◆ WRITTEN TASK: Copy all the material below, exactly as it stands.

** Begin **

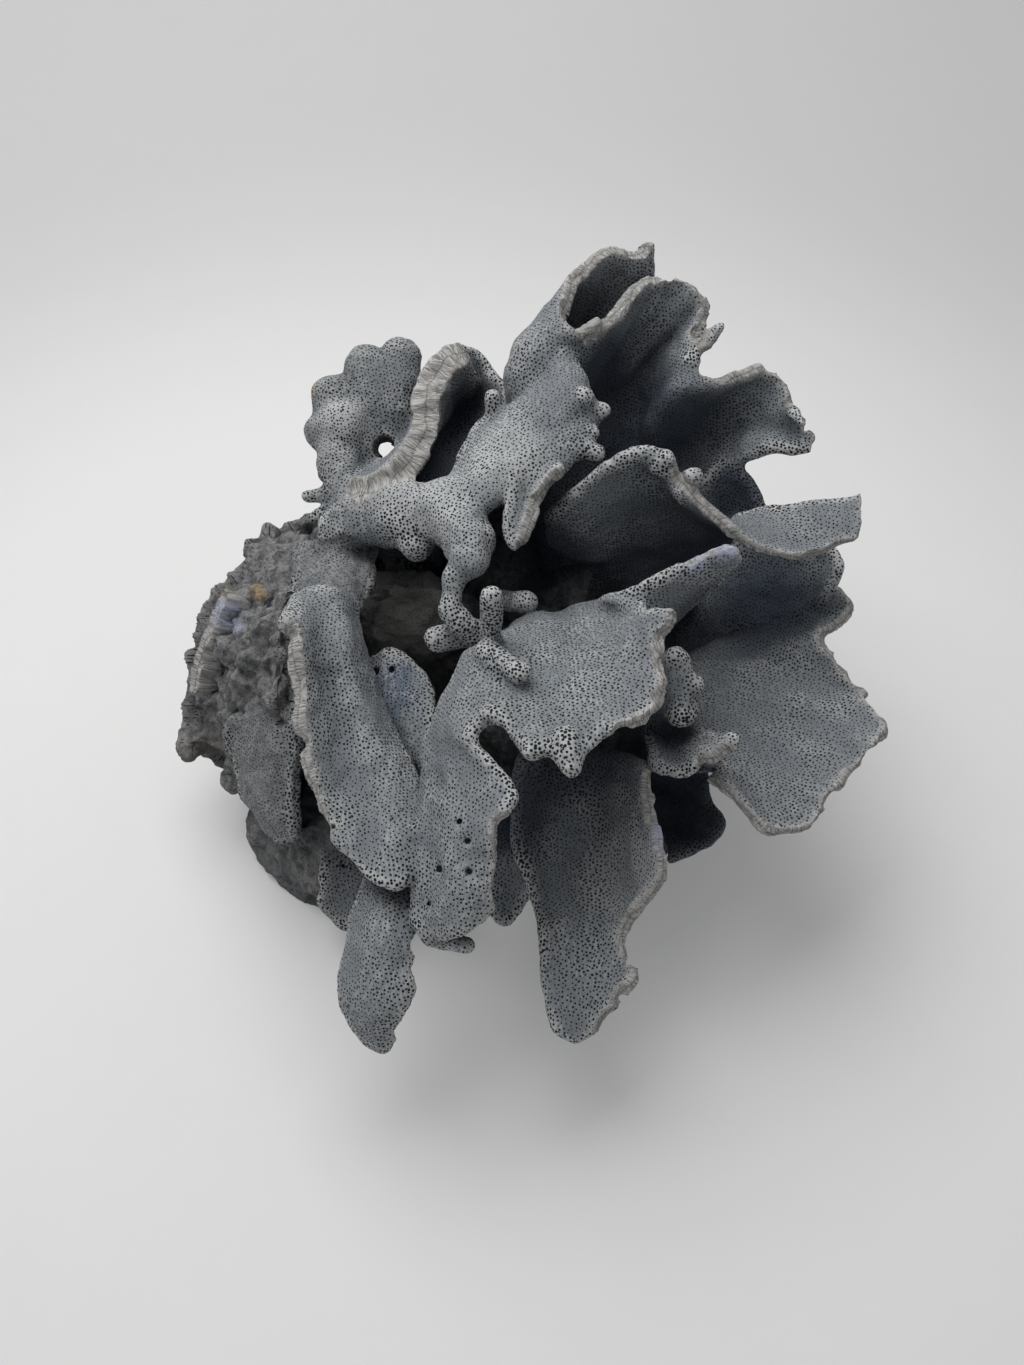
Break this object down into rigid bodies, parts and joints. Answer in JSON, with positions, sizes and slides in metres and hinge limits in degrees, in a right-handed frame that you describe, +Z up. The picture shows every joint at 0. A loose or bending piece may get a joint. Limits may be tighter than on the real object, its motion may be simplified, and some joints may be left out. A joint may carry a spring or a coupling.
{
  "type": "blue coral colony",
  "caption": "Branching blue coral colony: wavy upright fronds and lobes on a rough holdfast that is cut flat to rest on.",
  "frame": {"origin": "middle of the flat cut under the holdfast", "axes": "+Z up from the cut, -Y towards the side that the front fronds lean over, +X to the right seen from that side"},
  "size_m": [0.2368, 0.2386, 0.1651],
  "materials": {
    "living_skeleton": "dull blue-grey coral skeleton with fine pores",
    "old_skeleton": "rough, pitted, brown-grey old coral skeleton"
  },
  "bodies": {
    "root": {"holdfast": "old_skeleton", "left_wall": "old_skeleton", "back_fan": "living_skeleton", "left_branch": "living_skeleton", "back_left_lobe": "living_skeleton", "right_upper_frond": "living_skeleton", "right_inner_frond": "living_skeleton", "right_fan": "living_skeleton", "centre_frond": "living_skeleton", "front_ridge_frond": "living_skeleton", "front_left_frond": "living_skeleton", "front_left_tongue": "living_skeleton", "front_fan": "living_skeleton", "low_right_frond": "living_skeleton", "low_left_frond": "living_skeleton", "low_front_frond": "living_skeleton", "inner_lobe": "living_skeleton"}
  },
  "joints": []
}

** End **

◆ RESULT:
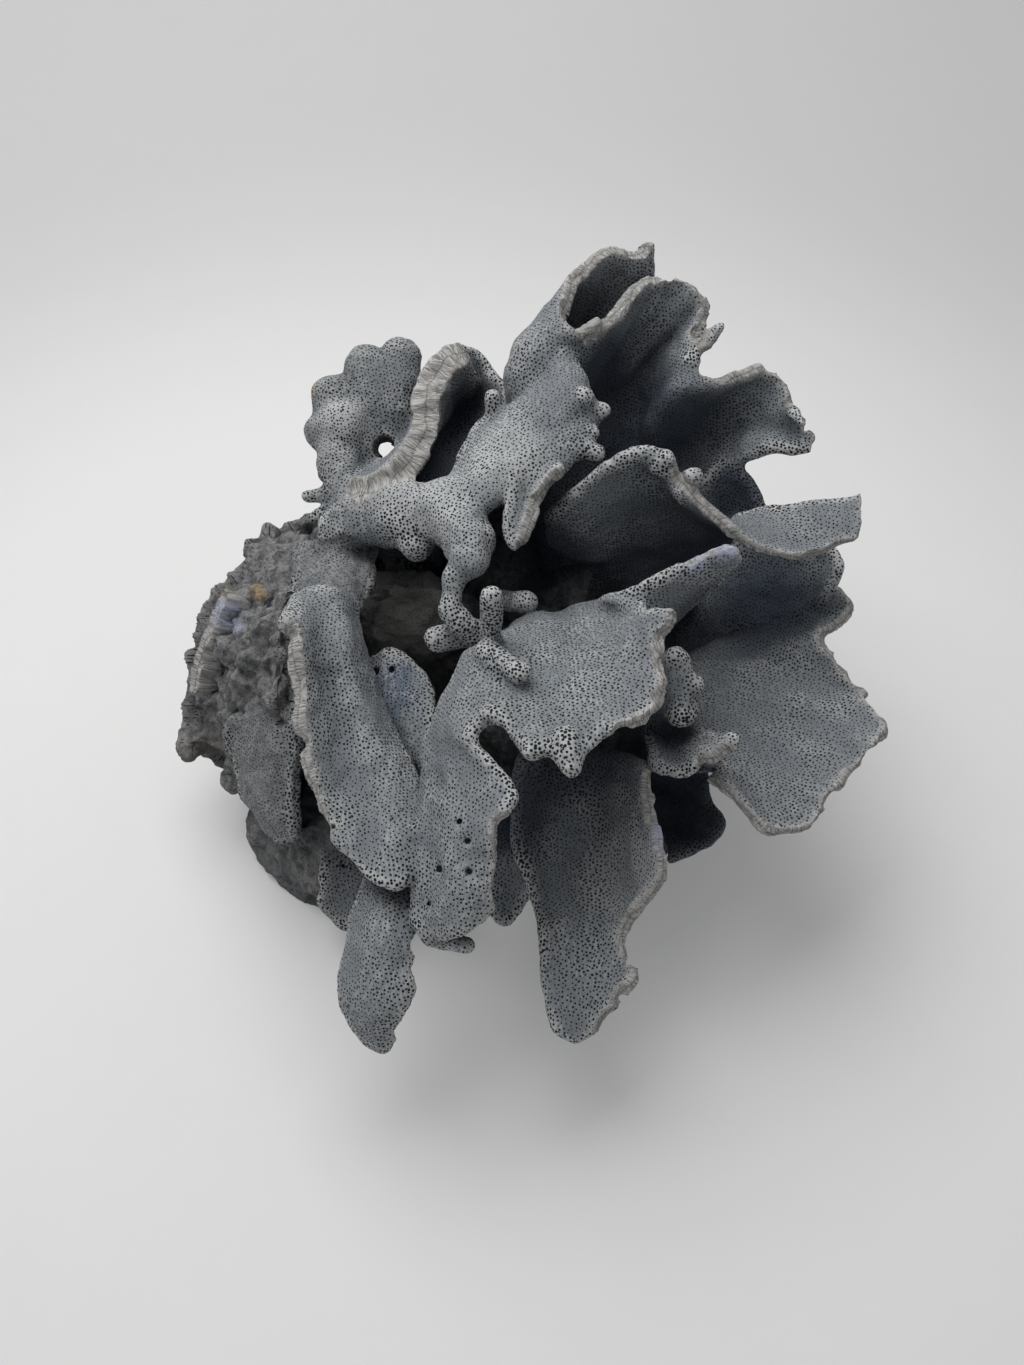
Break this object down into rigid bodies, parts and joints. Answer in JSON, with positions, sizes and slides in metres and hinge limits in degrees, in a right-handed frame that you describe, +Z up. The picture shows every joint at 0. A loose or bending piece may get a joint. Limits may be tighter than on the real object, its motion may be simplified, and some joints may be left out. A joint may carry a spring or a coupling.
{
  "type": "blue coral colony",
  "caption": "Branching blue coral colony: wavy upright fronds and lobes on a rough holdfast that is cut flat to rest on.",
  "frame": {"origin": "middle of the flat cut under the holdfast", "axes": "+Z up from the cut, -Y towards the side that the front fronds lean over, +X to the right seen from that side"},
  "size_m": [0.2368, 0.2386, 0.1651],
  "materials": {
    "living_skeleton": "dull blue-grey coral skeleton with fine pores",
    "old_skeleton": "rough, pitted, brown-grey old coral skeleton"
  },
  "bodies": {
    "root": {"holdfast": "old_skeleton", "left_wall": "old_skeleton", "back_fan": "living_skeleton", "left_branch": "living_skeleton", "back_left_lobe": "living_skeleton", "right_upper_frond": "living_skeleton", "right_inner_frond": "living_skeleton", "right_fan": "living_skeleton", "centre_frond": "living_skeleton", "front_ridge_frond": "living_skeleton", "front_left_frond": "living_skeleton", "front_left_tongue": "living_skeleton", "front_fan": "living_skeleton", "low_right_frond": "living_skeleton", "low_left_frond": "living_skeleton", "low_front_frond": "living_skeleton", "inner_lobe": "living_skeleton"}
  },
  "joints": []
}